The methodology begins with the identification of the business to be conducted at the facility and its associated risks, analyzing the seriousness and frequency of those risks and then identifying and implementing the best mitigation options.
This is known as a facilities-based process. Risk for facilities is assessed in two parts: a pre-construction review and an ongoing, steady-state program. In pre-construction, it is assumed that certain base-level security protections will be implemented for the given business type under review. As an example, all branches of your bank, regardless of risk profile, will receive alarms, vaults and lobby video surveillance systems.
On an ongoing basis, the steady-state process requires that a current assessment for each facility be maintained on file with updates completed according to a defined process and as dictated by the frequency of major incidents.
For simplicity, updates are required during steady state when indicators point to a possible change in the level of risk or a change in the assets and people exposed. This can include the occurrence of a major event, a change in business function, knowledge that nearby criminal activity has increased or that property changes have taken place, including modifications to building design or equipment (such as the addition of an ATM).
Employing an incident-based process methodology involves the consideration given to the need to reassess the risk to facilities and to analyze the risk to individual staff following any major incident. This is done to confirm whether major events (i.e., an armed bank robbery) will or will not, on their own, dictate changes in protection packages.
These risk assessments can trigger short-term or temporary solutions to protection packages or point toward the need to reassess general safety and possibly redesign facility protections. Security staff are required to consider the need for reassessment during their post-incident review and to implement such assessments or reassessments as deemed necessary.
From insider threats to external forces, it is important for security professionals to remain vigilant in their understanding of the risks, threats and vulnerabilities in and to their organizations.
What are the differences between threats, risks and vulnerabilities?
You may be thinking, “I thought threats and risk are the same.

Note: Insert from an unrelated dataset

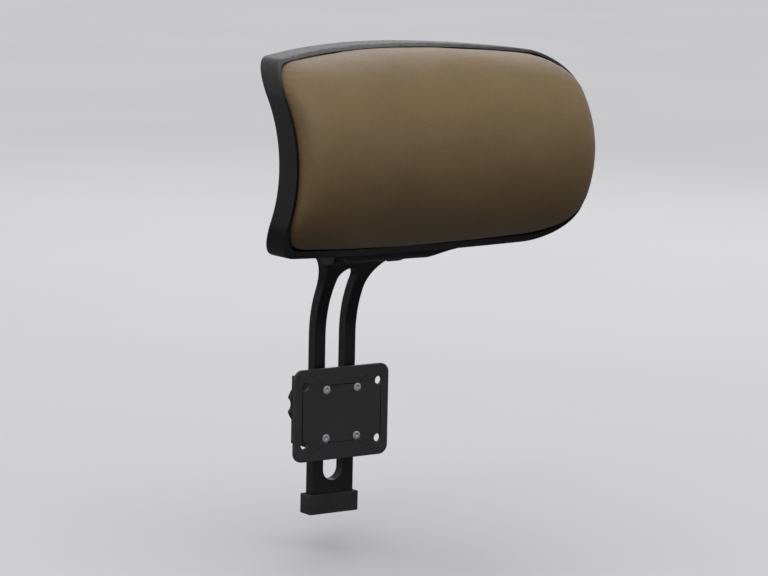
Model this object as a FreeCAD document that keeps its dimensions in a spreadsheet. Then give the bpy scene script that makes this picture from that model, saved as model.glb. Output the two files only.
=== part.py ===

What do you mean when you talk about vulnerabilities?” Threats, risks, and vulnerability are not interchangeable terms. Rather, they are the essential ingredients of an accurate risk analysis. In their simplicity,
Threats:
- Need to be identified
- Generally, cannot be controlled
Risks:
- Can be mitigated
- Can be managed to lower vulnerability or impact on the business
Vulnerabilities:
- Can be treated
- Weaknesses should be identified
- Proactive measures should be implemented to correct identified vulnerabilities
What steps can I follow to assess the risks to my branches?
Once you decide to implement a risk assessment program at your bank, you should outline the steps of the risk assessment process you will follow, detailing how the careful evaluation of the business purpose, threats, risks and potential solutions come together to provide for the safety of individuals and the protection of assets and information. At a minimum, follow these eight steps to get started:
1. Identify the exposure in order to identify the areas of risk.
The starting point to consider when examining risk is the type of business being conducted at the site under review. By identifying the business type, the staff, assets and information at risk are more clearly identified. And those exposures must be clearly in mind when considering the likelihood and severity of potential attacks.
For example, a facility that handles cash takes on risks associated with that function, such as the risk of robbery, which other facility types may not experience. The risk to staff and the potential loss of assets are clearly seen when the assessment process begins with a look at the business type. This step is an efficiency in the review process that helps focus the reviewer on the most likely risks as opposed to a lengthy general review of all risks.
2. Identify the threats associated with the facility type.
Once the business type has been identified, then the review can be focused on the most likely risks associated with that business type and the corresponding exposures. Examples of threats for branches could include robbery, bomb threats, violence in the workplace, information loss, etc.
3. Examine the likelihood and severity of attack.
Reference internal and external indicators: crime statistics, neighborhood conditions, incident history, incident trends, security’s knowledge, consideration for what protection strategies other financial institutions are using, etc. By researching all possible sources of information, the degree of risk — both its likelihood and severity — can be gauged by the reviewer. All these factors drive whether the exposures are under significant risk of attack.
4. Evaluate the adequacy of the existing protection package.
Once the risks to the exposed people/assets/information are identified, the reviewer must consider whether the degree of risk (likelihood and severity of attack) warrants adjustment to the current protection package. This requires that each risk be examined one at a time to evaluate whether existing protection will provide an adequate safeguard. If the protection level is adequate, then no further action is necessary, and the assessment can be concluded. If any gaps or weaknesses are identified, then solutions and an action plan must be developed.
5. Identify appropriate solutions to gaps in the protection package.
Enhancements, upgrades, etc. may be required to further harden the branch. However, solutions must be appropriate to the risk and effective in mitigating the frequency and severity of the risk.
As an example, installing bullet-resistant glass at the teller line is not an appropriate solution to address a noted increase in risk associated with customer theft after-hours at the ATM. Instead, the installation of video surveillance cameras and security lighting enhancements or repairing broken fixtures is likely a more appropriate solution.
6. Once you have identified the solution and developed pricing, confirm the mitigation plan with the impacted business unit(s).
It is not uncommon to present a risk mitigation plan only to learn the site has been identified for a relocation project, remodel or is being closed. Therefore, it is important to take the time to inquire as to any business drivers that might require a modification of the solution or place the entire plan on hold, either temporarily or permanently. Safety is the priority, but a good corporate security business partner can always find an interim solution for sites in a state of transition.
7. With agreement on the decision to move forward and an implementation plan at hand, initiate and follow through on the application of the solution.
Work with vendors, project managers, etc. to drive the projects to completion.
8. It is important the installed solution is tested and validated as functional and beneficial for the intended result post-installation and in the real workplace environment.
Understanding the magnitude of the consequence associated with those threats and risks, their likelihood to occur and the possible effects on your bank are the primary components to managing security risk at your bank.